■ **Your task**
Repeat the lines of the data that follow, please, starting at the first and stopping after the one with "return np.vstack([right, -right])".

— START OF Material for this task —

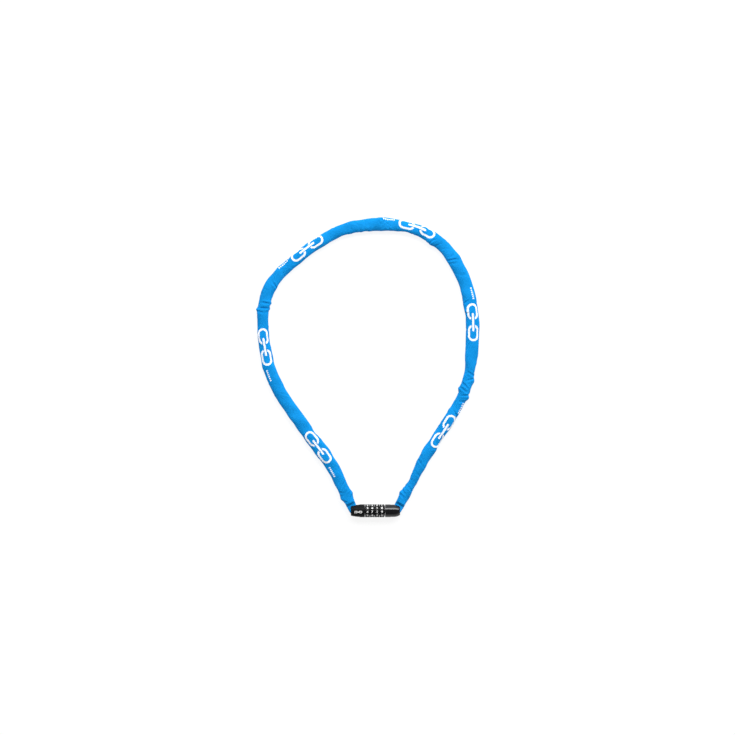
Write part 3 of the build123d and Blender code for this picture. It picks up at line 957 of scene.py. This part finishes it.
def make_digits():
    """Ten digits on each dial. They read upright from the side of the barrel away from the loop."""
    shapes = [digit_shape(digit) for digit in range(DIGITS)]
    for number in range(DIALS):
        x = FIRST_DIAL_X + DIAL_PITCH * number
        points, faces, total = [], [], 0
        for lobe in range(DIGITS):
            shape, shape_faces = shapes[(READING[number] + lobe) % DIGITS]
            turned = shape * (1, -1, 1)
            angle = FIRST_LOBE_DEG + lobe * 360 / DIGITS
            points.append(on_cylinder(turned, x, angle, DIAL_RADIUS))
            faces += [[total + index for index in reversed(face)] for face in shape_faces]
            total += len(shape)
        dial = f"dial_{number + 1}"
        digits = make_object(f"{dial}_digits", np.vstack(points), faces, smooth=False)
        dress(digits, white_paint)
        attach(digits, dial)


make_digits()


# ---------------------------------------------------------------- plain mark on the barrel
def ribbon(outer, inner):
    """A closed strip between two loops of as many points each, in three rows."""
    middle = (outer + inner) / 2
    rows = np.vstack([outer, middle, inner])
    count = len(outer)
    faces = []
    for start in (0, count):
        for i in range(count):
            k = (i + 1) % count
            faces.append((start + i, start + k, start + count + k, start + count + i))
    return rows, faces


def stadium(straight, radius, steps=16):
    """A loop of two half circles and two straight sides, anticlockwise."""
    turns = np.radians(np.linspace(-90, 90, steps))
    right = np.stack([straight + radius * np.cos(turns), radius * np.sin(turns)], axis=1)
    return np.vstack([right, -right])


def make_mark():
    """Two rings joined by a bar, laid on the barrel's shell."""
    shell = frame["nodes"]["barrel_shell"]
    tree = BVHTree.FromPolygons(
        [v.co for v in shell.data.vertices], [p.vertices for p in shell.data.polygons]
    )
    outer = stadium(RING_STRAIGHT, RING_RADIUS + MARK_STROKE / 2)
    inner = stadium(RING_STRAIGHT, RING_RADIUS - MARK_STROKE / 2)
    points, faces, total = [], [], 0
    for side in (-1, 1):
        rows, strip = ribbon(outer + (side * RING_OFFSET, 0), inner + (side * RING_OFFSET, 0))
        points.append(rows)
        faces += [[total + i for i in face] for face in strip]
        total += len(rows)
    lengths = np.linspace(-BAR_LENGTH / 2, BAR_LENGTH / 2, 9)
    widths = np.linspace(-MARK_STROKE / 2, MARK_STROKE / 2, 3)
    points.append(np.array([(a, b) for a in lengths for b in widths]))
    for i in range(len(lengths) - 1):
        for j in range(len(widths) - 1):
            corner = total + i * len(widths) + j
            faces.append([corner, corner + len(widths), corner + len(widths) + 1, corner + 1])
    heights = [MARK_PROUD] * total + [BAR_PROUD] * len(points[-1])
    laid = []
    for (a, b), height in zip(np.vstack(points) * MARK_SCALE * MM, heights):
        angle = math.radians(MARK_ANGLE_DEG) - b / DIAL_RADIUS
        out = Vector((0, math.cos(angle), math.sin(angle)))
        axis_point = Vector((MARK_MIDDLE_X + a, 0, AXIS_HEIGHT))
        hit = tree.ray_cast(axis_point + out * MARK_RAY_START, -out)[0]
        laid.append(hit + out * height)
    mark = make_object("barrel_mark", laid, faces)
    dress(mark, white_paint)
    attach(mark, "barrel")


make_mark()


# ---------------------------------------------------------------- floor, light and world
def floor_material():
    """A white light table: it glows a little, so shadows on it stay faint."""
    material, tree, shader = new_material("studio_floor")
    place = object_place(tree)
    tone = mix_colour(
        tree, noise(tree, place, 3.0), (0.15, 0.15, 0.15, 1), (0.16, 0.16, 0.16, 1)
    )
    tree.links.new(tone, shader.inputs["Base Color"])
    shader.inputs["Roughness"].default_value = 0.9
    shader.inputs["Specular IOR Level"].default_value = 0.0
    shader.inputs["Emission Color"].default_value = (1, 1, 1, 1)
    shader.inputs["Emission Strength"].default_value = FLOOR_GLOW
    return material


def make_floor():
    size = FLOOR_HALF_SIZE
    floor = make_object(
        "studio_floor",
        [(-size, -size, 0), (size, -size, 0), (size, size, 0), (-size, size, 0)],
        [(0, 1, 2, 3)],
    )
    dress(floor, floor_material())


def make_world():
    """White at the horizon and dim overhead, so that glossy black plastic stays black from above."""
    world = bpy.data.worlds.new("studio")
    world.use_nodes = True
    tree = world.node_tree
    direction = wire_up(tree, "ShaderNodeTexCoord").outputs["Generated"]
    height = wire_up(tree, "ShaderNodeSeparateXYZ", {"Vector": direction}).outputs["Z"]
    strength = between(
        tree, height, HORIZON_STRENGTH, OVERHEAD_STRENGTH, HORIZON_END, OVERHEAD_START
    )
    tree.links.new(strength, tree.nodes["Background"].inputs["Strength"])
    tree.nodes["Background"].inputs["Color"].default_value = (1, 1, 1, 1)
    bpy.context.scene.world = world


def area_light(name, place, target, size, size_y, watts):
    data = bpy.data.lights.new(name, "AREA")
    data.shape = "RECTANGLE"
    data.size, data.size_y = size, size_y
    data.energy = watts
    light = bpy.data.objects.new(name, data)
    light.location = place
    direction = Vector(target) - Vector(place)
    light.rotation_mode = "QUATERNION"
    light.rotation_quaternion = direction.to_track_quat("-Z", "Y")
    bpy.context.scene.collection.objects.link(light)


make_floor()
make_world()
area_light("key_softbox", KEY_PLACE, KEY_TARGET, *KEY_SIZE, KEY_WATTS)
bpy.context.scene.view_settings.view_transform = "Standard"
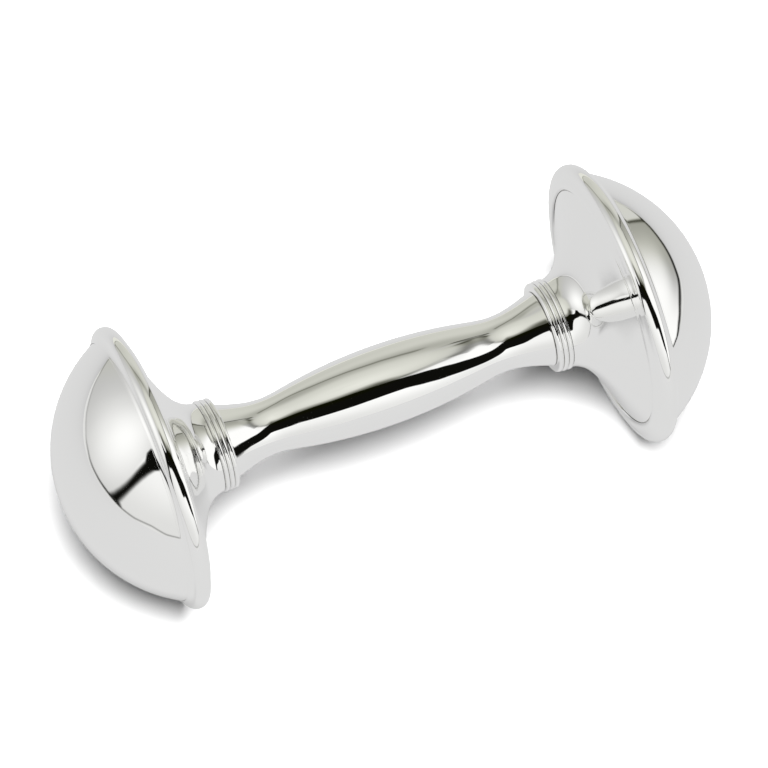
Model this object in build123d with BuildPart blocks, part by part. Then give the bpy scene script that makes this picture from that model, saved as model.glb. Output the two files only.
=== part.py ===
"""A dumbbell baby rattle: a hollow baluster handle between two hollow mushroom heads.

The long axis runs along X, and the rattle lies on its two rims. The origin is on the
surface under the middle of the handle, with +Z up. Each head is a spherical dome and a
trumpet-shaped bell, with a rolled rim ring round their seam. A reeded collar covers the
joint between head and handle, and a turned plug closes the chamber. Loose balls in each
chamber make the sound.
"""

from build123d import *
import os
from math import acos, cos, degrees, radians, sin, sqrt

# Driving dimensions, in millimetres. X is the distance from the middle of the handle,
# and every radius is measured from the long axis.
rim_radius = 25.0
wall = 0.5
handle_wall = 0.6
solder_gap = 0.03

# Handle
handle_mid_radius = 6.95
shoulder = (16.0, 5.52)
waist = (21.0, 4.86)
handle_end_radius = 6.65
spigot_radius = 6.1
bore_end_x = 27.6

# Reeded collar
reed_heights = (0.28, 0.38, 0.42)
reed_pitch = 0.9
reed_base_radius = 7.7

# Bell
neck_x = 31.9
neck_radius = 7.85
neck_bend = (34.45, 9.0)
throat = (36.35, 11.4)
crease = (40.65, 20.95)
flare_angle = 65.8

# Seam of the two shells, which is also the plane of the flanges
seam_x = 42.4
flange_radius = 24.25

# Dome: a cap of a sphere whose centre lies on the long axis
dome_centre_x = 32.6
dome_radius = 25.8

# Rolled rim ring
hem_edge = (40.3, 21.3)
hem_crest = (40.17, 21.85)
hem_slope = (40.55, 23.0)
hem_outer = (40.9, 24.05)
band_start = (41.03, 24.3)
band_crest_x = 42.34
band_end = (43.7, 24.25)
cove_middle = (44.0, 23.5)
cove_end = (44.62, 23.0)

# Neck plug
plug_disc_radius = 7.2
plug_disc_thickness = 0.8
plug_spigot_length = 3.6

# Pellets: each one rolls round the dome's inner wall in its own lane
pellet_radius = 2.0
pellet_gap = 0.2
pellet_lanes = (-9.0, -4.5, 0.0, 4.5, 9.0)

# Derived places
axis_height = rim_radius
apex_x = dome_centre_x + dome_radius
collar_end_x = neck_x - solder_gap
collar_start_x = collar_end_x - len(reed_heights) * reed_pitch
handle_end_x = collar_start_x - solder_gap
spigot_bore = spigot_radius - handle_wall
plug_spigot_radius = spigot_bore - solder_gap
flange_back = seam_x - wall
dome_seat = seam_x + solder_gap
dome_front = seam_x + solder_gap + wall
ring_back = flange_back - solder_gap
ring_front = dome_front + solder_gap
inner_radius = dome_radius - wall
seat_radius = dome_radius + solder_gap
flare_slope = (cos(radians(flare_angle)), sin(radians(flare_angle)))

long_axis = Axis(origin=(0, 0, axis_height), direction=(1, 0, 0))
# Sections are drawn with x along the rattle and y as the radius.
section_plane = Plane(origin=(0, 0, axis_height), x_dir=(1, 0, 0), z_dir=(0, -1, 0))


def edge_angle(radius, x):
    """Angle from the long axis to the place x on a sphere about the dome's centre."""
    return degrees(acos((x - dome_centre_x) / radius))


def sphere_arc(radius, angle_from, angle_to):
    """Arc of a sphere's outline about the dome's centre; angle 0 is the apex."""
    return CenterArc((dome_centre_x, 0), radius, angle_from, angle_to - angle_from)


def on_flare(x, clearance=0.0):
    """Point at x on the bell's straight outer flare, moved out by a clearance."""
    along = (x - crease[0] + clearance * flare_slope[1]) / flare_slope[0]
    return (x, crease[1] + along * flare_slope[1] + clearance * flare_slope[0])


def baluster(end_x, end_radius, depth):
    """The handle's outline, or its bore's when depth is the wall, from end to end."""
    right = [(x, radius - depth) for x, radius in (shoulder, waist)] + [(end_x, end_radius)]
    left = [(-x, radius) for x, radius in reversed(right)]
    return Spline(*left, (0, handle_mid_radius - depth), *right)


def moved_in(line, place, distance):
    """Point at a place from 0 to 1 on an outline, moved to its inner side."""
    heading = line % place
    return line @ place + Vector(heading.Y, -heading.X) * distance


# Handle: one hollow tube, waisted near each end, with a plain spigot under each collar
with BuildPart() as handle_tube:
    with BuildSketch(section_plane):
        with BuildLine():
            outline = baluster(handle_end_x, handle_end_radius, 0)
            bore = baluster(bore_end_x, spigot_bore, handle_wall)
            for end, side in ((0, -1), (1, 1)):
                Polyline(
                    outline @ end,
                    (side * handle_end_x, spigot_radius),
                    (side * collar_end_x, spigot_radius),
                    (side * collar_end_x, spigot_bore),
                    bore @ end,
                )
        make_face()
    revolve(axis=long_axis)

# Collar: three reeds on a plain ring, the lowest one next to the handle
with BuildPart() as right_collar:
    with BuildSketch(section_plane):
        with BuildLine():
            bore_radius = spigot_radius + solder_gap
            Polyline(
                (collar_start_x, reed_base_radius),
                (collar_start_x, bore_radius),
                (collar_end_x, bore_radius),
                (collar_end_x, reed_base_radius),
            )
            for reed, reed_height in enumerate(reed_heights):
                reed_start = collar_start_x + reed * reed_pitch
                ThreePointArc(
                    (reed_start, reed_base_radius),
                    (reed_start + reed_pitch / 2, reed_base_radius + reed_height),
                    (reed_start + reed_pitch, reed_base_radius),
                )
        make_face()
    revolve(axis=long_axis)

# Bell: a thin trumpet from a flat base at the neck to a flat flange at the seam
with BuildPart() as right_bell:
    with BuildSketch(section_plane):
        with BuildLine():
            flare = Spline(
                (neck_x, neck_radius),
                neck_bend,
                throat,
                crease,
                tangents=[(1.0, 0.08), flare_slope],
            )
            lining = Spline([moved_in(flare, place, wall) for place in (0, 0.25, 0.5, 0.75, 1)])
            Polyline(
                lining @ 0,
                (neck_x + wall, neck_radius - wall),
                (neck_x + wall, plug_spigot_radius + solder_gap),
                (neck_x, plug_spigot_radius + solder_gap),
                flare @ 0,
            )
            Polyline(
                flare @ 1,
                on_flare(flange_back),
                (flange_back, flange_radius),
                (seam_x, flange_radius),
                on_flare(seam_x, -wall),
                lining @ 1,
            )
        make_face()
    revolve(axis=long_axis)

# Dome: a spherical cap with a narrow flange that meets the bell's
with BuildPart() as right_dome:
    with BuildSketch(section_plane):
        with BuildLine():
            outside = sphere_arc(dome_radius, 0, edge_angle(dome_radius, dome_front))
            inside = sphere_arc(inner_radius, edge_angle(inner_radius, dome_seat), 0)
            Polyline(
                outside @ 1,
                (dome_front, flange_radius),
                (dome_seat, flange_radius),
                inside @ 0,
            )
            Line(inside @ 1, outside @ 0)
        make_face()
    revolve(axis=long_axis)

# Rim ring: a half-round band whose hem is rolled down onto the bell
with BuildPart() as right_rim_ring:
    with BuildSketch(section_plane):
        with BuildLine():
            hem_foot = on_flare(crease[0], solder_gap)
            groove_radius = flange_radius + solder_gap
            seat = sphere_arc(
                seat_radius,
                edge_angle(seat_radius, ring_front),
                edge_angle(seat_radius, cove_end[0]),
            )
            Polyline(
                hem_foot,
                on_flare(ring_back, solder_gap),
                (ring_back, groove_radius),
                (ring_front, groove_radius),
                seat @ 0,
            )
            Line(seat @ 1, cove_end)
            ThreePointArc(cove_end, cove_middle, band_end)
            ThreePointArc(band_end, (band_crest_x, rim_radius), band_start)
            Line(band_start, hem_outer)
            Spline(hem_outer, hem_slope, hem_crest, hem_edge, hem_foot)
        make_face()
    revolve(axis=long_axis)

# Neck plug: a disc in the bell's neck with a solid spigot down into the handle
with BuildPart() as right_neck_plug:
    disc_start = neck_x + wall + solder_gap
    with BuildSketch(section_plane):
        with BuildLine():
            Polyline(
                (disc_start - wall - plug_spigot_length, 0),
                (disc_start - wall - plug_spigot_length, plug_spigot_radius),
                (disc_start, plug_spigot_radius),
                (disc_start, plug_disc_radius),
                (disc_start + plug_disc_thickness, plug_disc_radius),
                (disc_start + plug_disc_thickness, 0),
                close=True,
            )
        make_face()
    revolve(axis=long_axis)

pieces = {"handle_tube": handle_tube.part}
for name, right_piece in (
    ("collar", right_collar),
    ("bell", right_bell),
    ("dome", right_dome),
    ("rim_ring", right_rim_ring),
    ("neck_plug", right_neck_plug),
):
    pieces[f"right_{name}"] = right_piece.part
    pieces[f"left_{name}"] = mirror(right_piece.part, about=Plane.YZ)

# Pellets rest at the bottom of each chamber, where the dome's wall meets the bell's.
# A resting centre is the place on the flare, moved in by the reach below, that also lies
# on the sphere on which a ball rolls round the dome.
orbit_radius = inner_radius - pellet_gap - pellet_radius
reach = wall + pellet_gap + pellet_radius
start_x = crease[0] + reach * flare_slope[1] - dome_centre_x
start_radius = crease[1] - reach * flare_slope[0]
half_b = start_x * flare_slope[0] + start_radius * flare_slope[1]
along_flare = sqrt(half_b**2 - start_x**2 - start_radius**2 + orbit_radius**2) - half_b
rest_x = dome_centre_x + start_x + along_flare * flare_slope[0]
rest_radius = start_radius + along_flare * flare_slope[1]
print(f"pellets rest at x {rest_x:.3f}, radius {rest_radius:.3f}, orbit {orbit_radius:.3f}")
for side, direction in (("left", -1), ("right", 1)):
    for number, lane in enumerate(pellet_lanes, start=1):
        below_axis = sqrt(rest_radius**2 - lane**2)
        with BuildPart() as pellet:
            with Locations((direction * rest_x, lane, axis_height - below_axis)):
                Sphere(pellet_radius)
        pieces[f"{side}_pellet_{number}"] = pellet.part

os.makedirs("parts", exist_ok=True)
for name, solid in pieces.items():
    solid.label = name
    export_step(solid, f"parts/{name}.step")
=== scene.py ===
"""Looks for the silver dumbbell baby rattle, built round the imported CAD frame.

Every turned silver shell is rebuilt as a dense lathe mesh with softened edges. The
sections repeat the dimensions of the CAD source. The balls and the plugs stay CAD nodes
and only get materials.
"""

import math

import bpy
import numpy as np
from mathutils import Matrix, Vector


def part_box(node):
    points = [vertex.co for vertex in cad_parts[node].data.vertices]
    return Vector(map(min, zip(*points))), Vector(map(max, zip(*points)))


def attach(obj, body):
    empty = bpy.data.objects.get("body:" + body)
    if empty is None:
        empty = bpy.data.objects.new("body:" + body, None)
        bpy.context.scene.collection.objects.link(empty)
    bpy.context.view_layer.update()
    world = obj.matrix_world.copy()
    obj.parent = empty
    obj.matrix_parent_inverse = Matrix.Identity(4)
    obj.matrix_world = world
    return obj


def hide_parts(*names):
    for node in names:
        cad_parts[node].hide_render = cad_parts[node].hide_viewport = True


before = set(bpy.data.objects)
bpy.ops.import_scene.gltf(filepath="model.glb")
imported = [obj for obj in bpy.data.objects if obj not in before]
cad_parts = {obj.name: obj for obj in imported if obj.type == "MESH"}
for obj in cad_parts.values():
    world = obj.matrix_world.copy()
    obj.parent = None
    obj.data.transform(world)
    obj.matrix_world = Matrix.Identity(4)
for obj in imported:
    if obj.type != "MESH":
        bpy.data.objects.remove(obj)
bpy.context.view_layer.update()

MM = 0.001
TINY = 1e-6
SCENE = bpy.context.scene

# ---------------------------------------------------------------------------------------
# Dimensions of the real object, in millimetres: x from the middle of the handle, and
# every radius from the long axis. They are the CAD source's own.
# ---------------------------------------------------------------------------------------
RIM_RADIUS = 25.0
WALL = 0.5
HANDLE_WALL = 0.6
GAP = 0.03

HANDLE_MID_RADIUS = 6.95
SHOULDER = (16.0, 5.52)
WAIST = (21.0, 4.86)
HANDLE_END_RADIUS = 6.65
SPIGOT_RADIUS = 6.1
BORE_END_X = 27.6

REED_HEIGHTS = (0.28, 0.38, 0.42)
REED_PITCH = 0.9
REED_BASE_RADIUS = 7.7

NECK_X = 31.9
NECK_RADIUS = 7.85
NECK_DIRECTION = (1.0, 0.08)
NECK_BEND = (34.45, 9.0)
THROAT = (36.35, 11.4)
CREASE = (40.65, 20.95)
FLARE_ANGLE = math.radians(65.8)

SEAM_X = 42.4
FLANGE_RADIUS = 24.25

DOME_CENTRE_X = 32.6
DOME_RADIUS = 25.8

HEM_EDGE = (40.3, 21.3)
HEM_CREST = (40.17, 21.85)
HEM_SLOPE = (40.55, 23.0)
HEM_OUTER = (40.9, 24.05)
BAND_START = (41.03, 24.3)
BAND_CREST_X = 42.34
BAND_END = (43.7, 24.25)
COVE_MIDDLE = (44.0, 23.5)
COVE_END = (44.62, 23.0)

COLLAR_END_X = NECK_X - GAP
COLLAR_START_X = COLLAR_END_X - len(REED_HEIGHTS) * REED_PITCH
HANDLE_END_X = COLLAR_START_X - GAP
REED_STARTS = [COLLAR_START_X + k * REED_PITCH for k in range(len(REED_HEIGHTS))]
SPIGOT_BORE = SPIGOT_RADIUS - HANDLE_WALL
PLUG_SPIGOT_RADIUS = SPIGOT_BORE - GAP
FLANGE_BACK = SEAM_X - WALL
DOME_SEAT = SEAM_X + GAP
DOME_FRONT = SEAM_X + GAP + WALL
RING_BACK = FLANGE_BACK - GAP
RING_FRONT = DOME_FRONT + GAP
FLARE_SLOPE = np.array([math.cos(FLARE_ANGLE), math.sin(FLARE_ANGLE)])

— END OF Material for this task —

■ **Exercise solution**
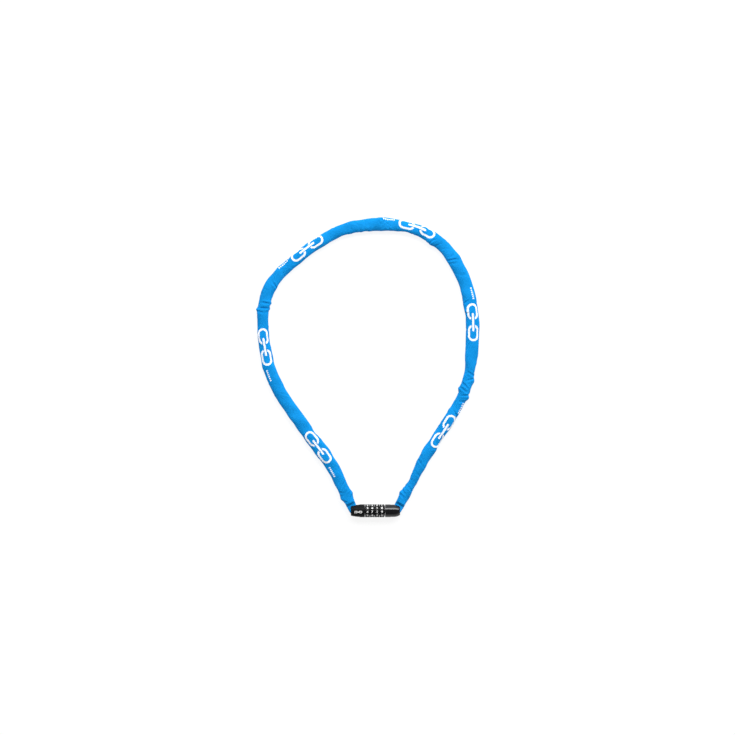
Write part 3 of the build123d and Blender code for this picture. It picks up at line 957 of scene.py. This part finishes it.
def make_digits():
    """Ten digits on each dial. They read upright from the side of the barrel away from the loop."""
    shapes = [digit_shape(digit) for digit in range(DIGITS)]
    for number in range(DIALS):
        x = FIRST_DIAL_X + DIAL_PITCH * number
        points, faces, total = [], [], 0
        for lobe in range(DIGITS):
            shape, shape_faces = shapes[(READING[number] + lobe) % DIGITS]
            turned = shape * (1, -1, 1)
            angle = FIRST_LOBE_DEG + lobe * 360 / DIGITS
            points.append(on_cylinder(turned, x, angle, DIAL_RADIUS))
            faces += [[total + index for index in reversed(face)] for face in shape_faces]
            total += len(shape)
        dial = f"dial_{number + 1}"
        digits = make_object(f"{dial}_digits", np.vstack(points), faces, smooth=False)
        dress(digits, white_paint)
        attach(digits, dial)


make_digits()


# ---------------------------------------------------------------- plain mark on the barrel
def ribbon(outer, inner):
    """A closed strip between two loops of as many points each, in three rows."""
    middle = (outer + inner) / 2
    rows = np.vstack([outer, middle, inner])
    count = len(outer)
    faces = []
    for start in (0, count):
        for i in range(count):
            k = (i + 1) % count
            faces.append((start + i, start + k, start + count + k, start + count + i))
    return rows, faces


def stadium(straight, radius, steps=16):
    """A loop of two half circles and two straight sides, anticlockwise."""
    turns = np.radians(np.linspace(-90, 90, steps))
    right = np.stack([straight + radius * np.cos(turns), radius * np.sin(turns)], axis=1)
    return np.vstack([right, -right])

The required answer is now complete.